* RECORDS FOR PROCESSING *

○ ○ ○ ○ ○ ○ ○

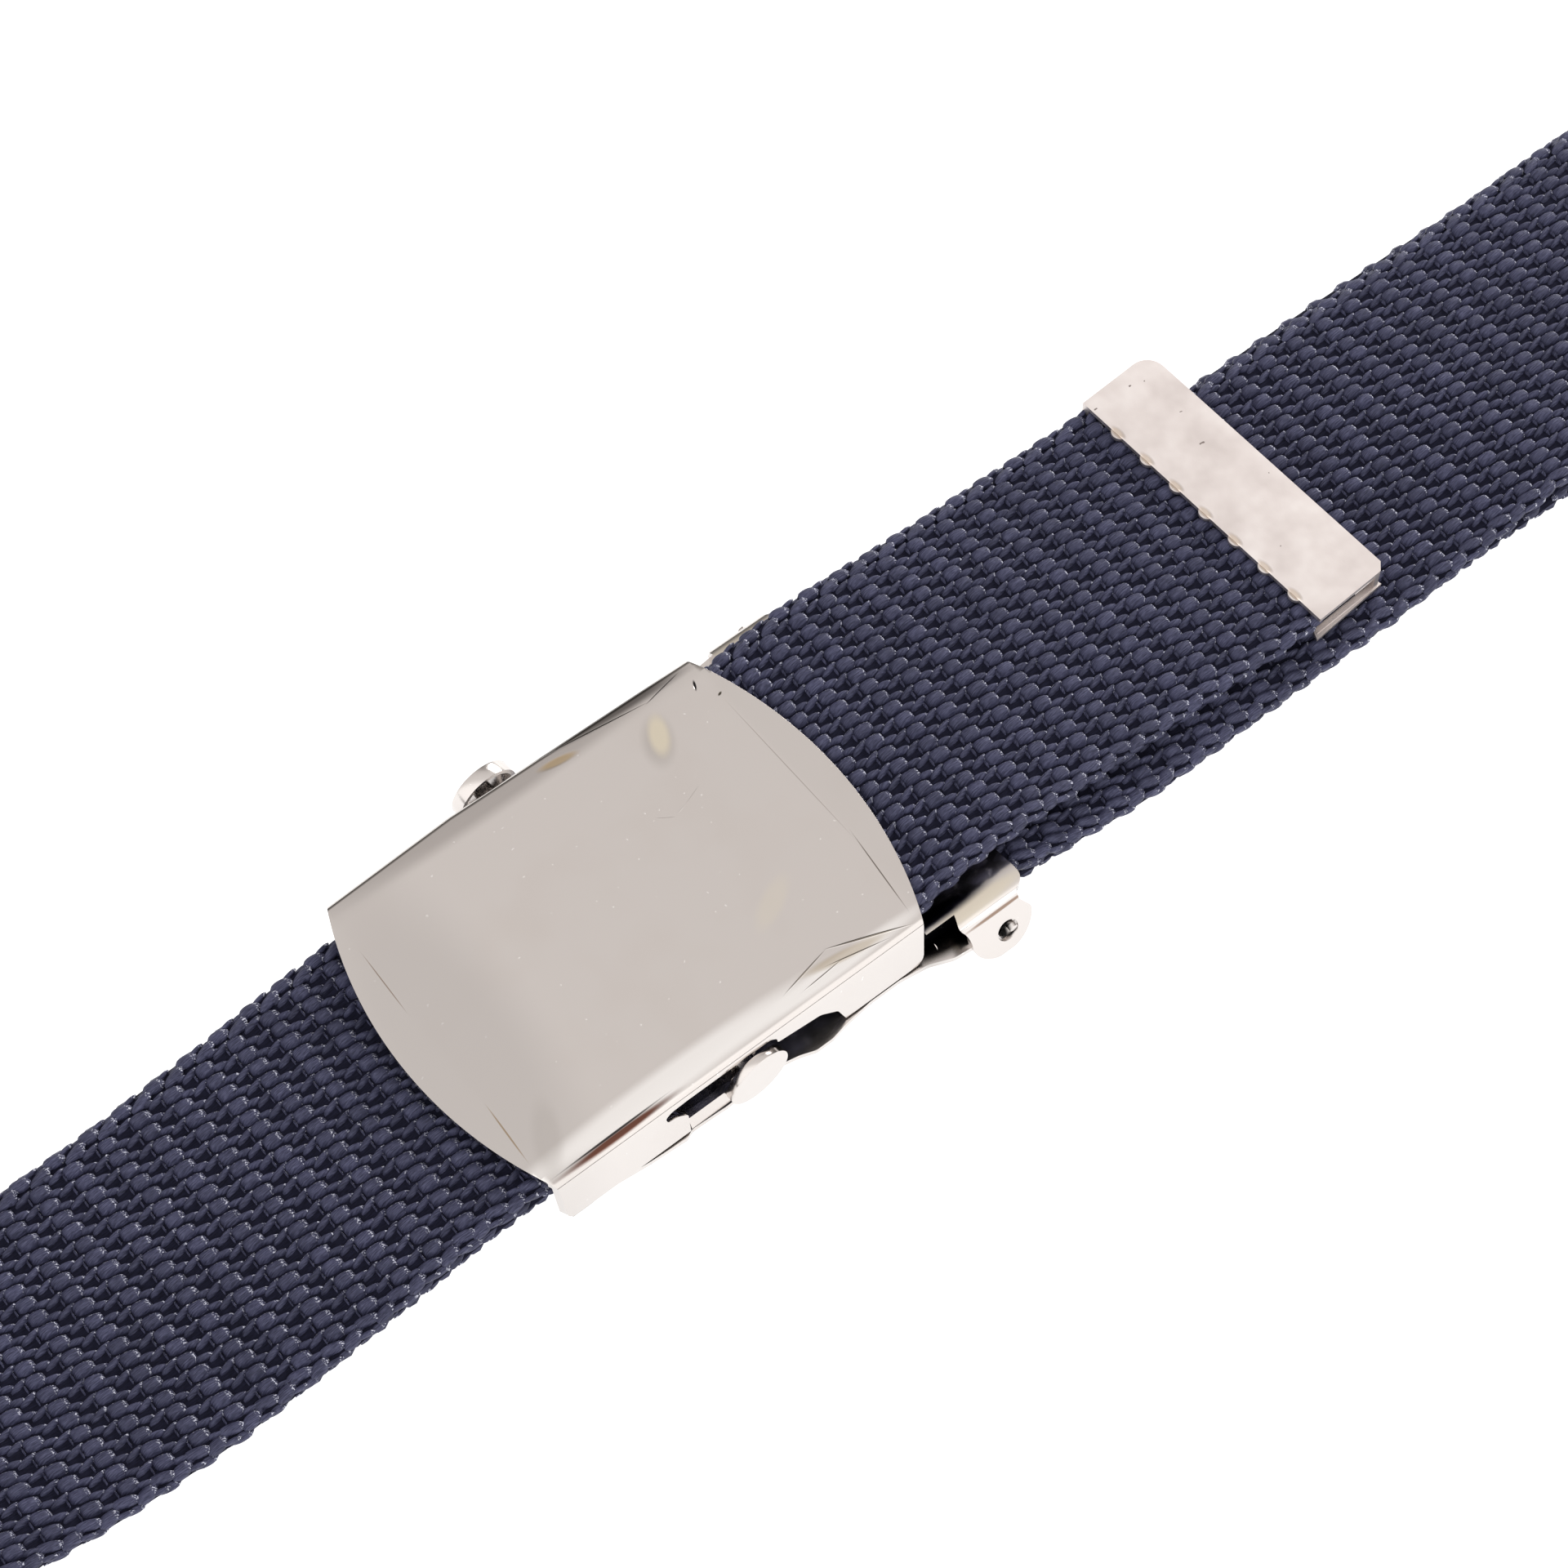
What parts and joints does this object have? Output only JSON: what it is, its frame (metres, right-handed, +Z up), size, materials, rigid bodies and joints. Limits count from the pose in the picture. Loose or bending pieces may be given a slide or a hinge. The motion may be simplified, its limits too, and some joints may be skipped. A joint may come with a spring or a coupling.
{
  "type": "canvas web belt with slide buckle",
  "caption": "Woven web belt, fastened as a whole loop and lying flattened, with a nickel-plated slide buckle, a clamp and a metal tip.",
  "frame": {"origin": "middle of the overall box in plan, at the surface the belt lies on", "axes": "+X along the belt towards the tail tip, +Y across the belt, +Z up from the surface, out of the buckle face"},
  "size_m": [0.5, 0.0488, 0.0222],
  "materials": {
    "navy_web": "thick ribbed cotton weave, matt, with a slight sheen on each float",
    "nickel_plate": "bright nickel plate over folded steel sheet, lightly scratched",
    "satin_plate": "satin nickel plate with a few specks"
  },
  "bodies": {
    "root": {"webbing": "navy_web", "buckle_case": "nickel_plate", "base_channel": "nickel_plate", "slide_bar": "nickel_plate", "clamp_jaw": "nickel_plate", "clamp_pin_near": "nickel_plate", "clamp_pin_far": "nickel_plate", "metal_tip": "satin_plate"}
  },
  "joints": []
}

○ ○ ○ ○ ○ ○ ○

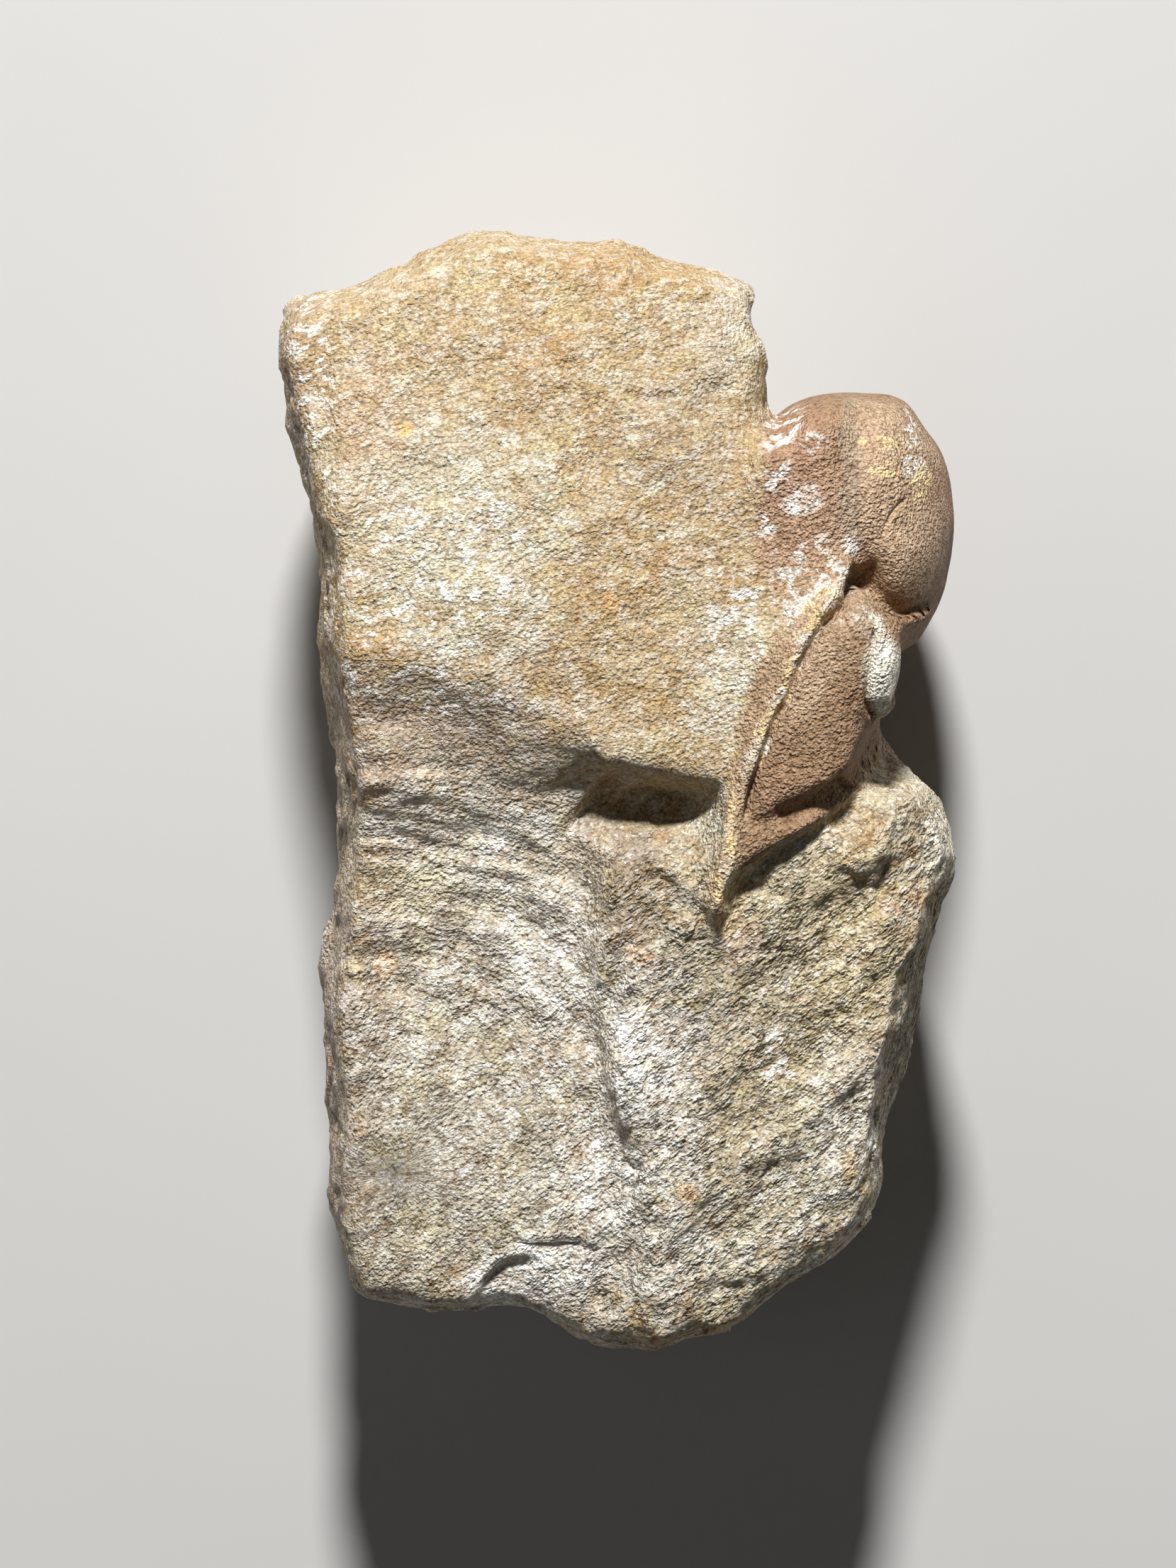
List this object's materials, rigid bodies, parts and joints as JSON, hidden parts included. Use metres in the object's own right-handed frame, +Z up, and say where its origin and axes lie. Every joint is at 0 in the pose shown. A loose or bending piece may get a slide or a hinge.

○ ○ ○ ○ ○ ○ ○

Copy every line in the entries above that has the string "rigid" in it.

* TASK ANSWER *
What parts and joints does this object have? Output only JSON: what it is, its frame (metres, right-handed, +Z up), size, materials, rigid bodies and joints. Limits count from the pose in the picture. Loose or bending pieces may be given a slide or a hinge. The motion may be simplified, its limits too, and some joints may be skipped. A joint may come with a spring or a coupling.
List this object's materials, rigid bodies, parts and joints as JSON, hidden parts included. Use metres in the object's own right-handed frame, +Z up, and say where its origin and axes lie. Every joint is at 0 in the pose shown. A loose or bending piece may get a slide or a hinge.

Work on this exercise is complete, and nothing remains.